Records supplied>

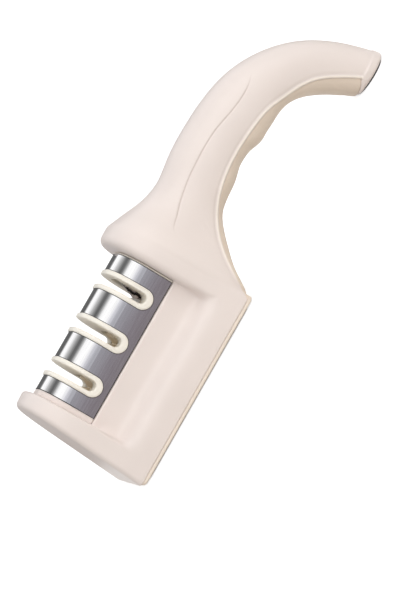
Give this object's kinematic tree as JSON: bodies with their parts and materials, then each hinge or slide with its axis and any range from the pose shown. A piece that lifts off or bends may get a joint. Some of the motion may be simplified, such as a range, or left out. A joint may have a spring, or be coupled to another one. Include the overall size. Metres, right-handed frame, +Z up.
{
  "type": "pull through knife sharpener",
  "caption": "Pull-through knife sharpener: walled base with a slotted steel-covered module of wheels and crossed blades, and a curved handle whose tip rests on the table.",
  "frame": {"origin": "centre of the base's underside, on the table", "axes": "+X along the handle, from the front end wall to the handle's tip; a knife is drawn through along Y; +Z up; the mirror plane is Y = 0"},
  "size_m": [0.2092, 0.0502, 0.0637],
  "materials": {
    "body": "fine satin, off-white with a warm tint",
    "grip": "fine satin, off-white with a warm tint",
    "module": "smooth cream",
    "inner": "moulded, unpolished",
    "steel": "bright, fine brushing along the length",
    "screws": "plain",
    "axle": "polished",
    "carbide": "ground carbide",
    "diamond": "sintered grit",
    "ceramic": "fine unglazed",
    "sole": "dull non-slip",
    "foot": "dark, dull"
  },
  "bodies": {
    "sharpener": {"upper_shell": "body", "lower_shell": "grip", "sole_pad": "sole", "tip_pad": "foot", "module_body": "module", "steel_cover": "steel", "module_keeper": "inner", "blade_holder": "inner", "carbide_blade_near": "carbide", "carbide_blade_far": "carbide", "keeper_screws": "screws", "module_screws": "screws", "shell_screws": "screws"},
    "fine_wheels": {"fine_wheel_front": "ceramic", "fine_wheel_rear": "ceramic", "fine_axle": "axle", "fine_spacer": "axle", "fine_washers": "axle"},
    "coarse_wheels": {"coarse_wheel_front": "diamond", "coarse_wheel_rear": "diamond", "coarse_axle": "axle", "coarse_spacer": "axle", "coarse_washers": "axle"}
  },
  "joints": [
    {"name": "fine_wheel_spin", "type": "hinge", "parent": "sharpener", "child": "fine_wheels", "pos_m": [-0.01955, 0, 0.0354], "axis": [1, 0, 0], "continuous": true},
    {"name": "coarse_wheel_spin", "type": "hinge", "parent": "sharpener", "child": "coarse_wheels", "pos_m": [0.0011, 0, 0.0354], "axis": [1, 0, 0], "continuous": true}
  ]
}
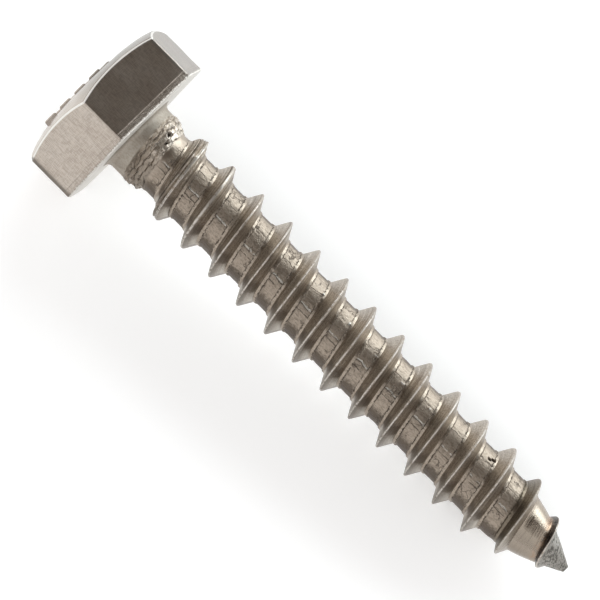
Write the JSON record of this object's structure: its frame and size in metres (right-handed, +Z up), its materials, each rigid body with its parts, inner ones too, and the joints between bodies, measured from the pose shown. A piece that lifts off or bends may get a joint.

Task description> Output all of the data again. Match it exactly.

Answer to the exercise>
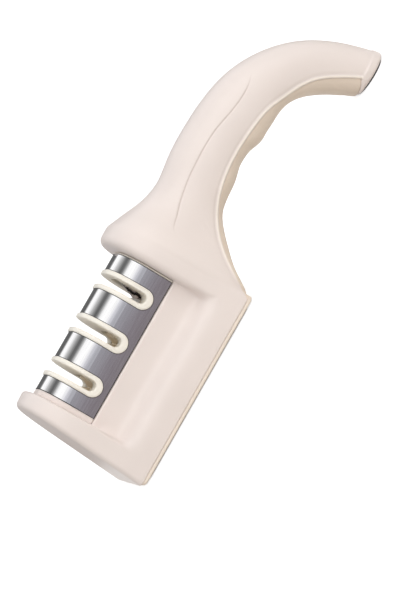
Give this object's kinematic tree as JSON: bodies with their parts and materials, then each hinge or slide with its axis and any range from the pose shown. A piece that lifts off or bends may get a joint. Some of the motion may be simplified, such as a range, or left out. A joint may have a spring, or be coupled to another one. Include the overall size. Metres, right-handed frame, +Z up.
{
  "type": "pull through knife sharpener",
  "caption": "Pull-through knife sharpener: walled base with a slotted steel-covered module of wheels and crossed blades, and a curved handle whose tip rests on the table.",
  "frame": {"origin": "centre of the base's underside, on the table", "axes": "+X along the handle, from the front end wall to the handle's tip; a knife is drawn through along Y; +Z up; the mirror plane is Y = 0"},
  "size_m": [0.2092, 0.0502, 0.0637],
  "materials": {
    "body": "fine satin, off-white with a warm tint",
    "grip": "fine satin, off-white with a warm tint",
    "module": "smooth cream",
    "inner": "moulded, unpolished",
    "steel": "bright, fine brushing along the length",
    "screws": "plain",
    "axle": "polished",
    "carbide": "ground carbide",
    "diamond": "sintered grit",
    "ceramic": "fine unglazed",
    "sole": "dull non-slip",
    "foot": "dark, dull"
  },
  "bodies": {
    "sharpener": {"upper_shell": "body", "lower_shell": "grip", "sole_pad": "sole", "tip_pad": "foot", "module_body": "module", "steel_cover": "steel", "module_keeper": "inner", "blade_holder": "inner", "carbide_blade_near": "carbide", "carbide_blade_far": "carbide", "keeper_screws": "screws", "module_screws": "screws", "shell_screws": "screws"},
    "fine_wheels": {"fine_wheel_front": "ceramic", "fine_wheel_rear": "ceramic", "fine_axle": "axle", "fine_spacer": "axle", "fine_washers": "axle"},
    "coarse_wheels": {"coarse_wheel_front": "diamond", "coarse_wheel_rear": "diamond", "coarse_axle": "axle", "coarse_spacer": "axle", "coarse_washers": "axle"}
  },
  "joints": [
    {"name": "fine_wheel_spin", "type": "hinge", "parent": "sharpener", "child": "fine_wheels", "pos_m": [-0.01955, 0, 0.0354], "axis": [1, 0, 0], "continuous": true},
    {"name": "coarse_wheel_spin", "type": "hinge", "parent": "sharpener", "child": "coarse_wheels", "pos_m": [0.0011, 0, 0.0354], "axis": [1, 0, 0], "continuous": true}
  ]
}
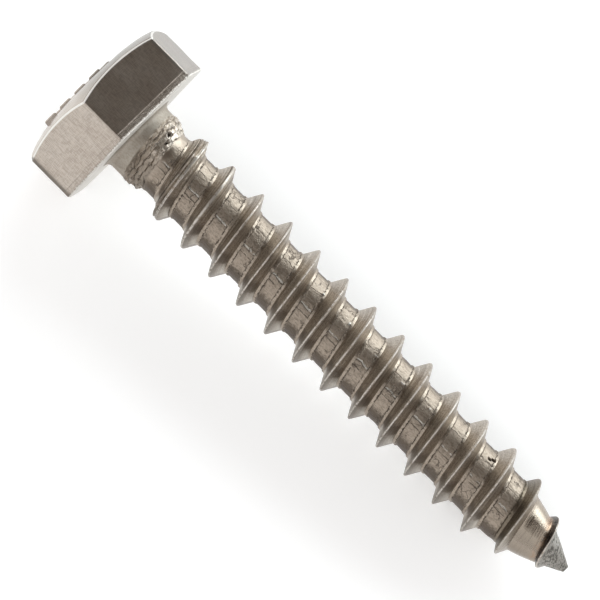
Write the JSON record of this object's structure: its frame and size in metres (right-handed, +Z up), its materials, each rigid body with its parts, inner ones too, and the joints between bodies, measured from the pose shown. A piece that lifts off or bends may get a joint.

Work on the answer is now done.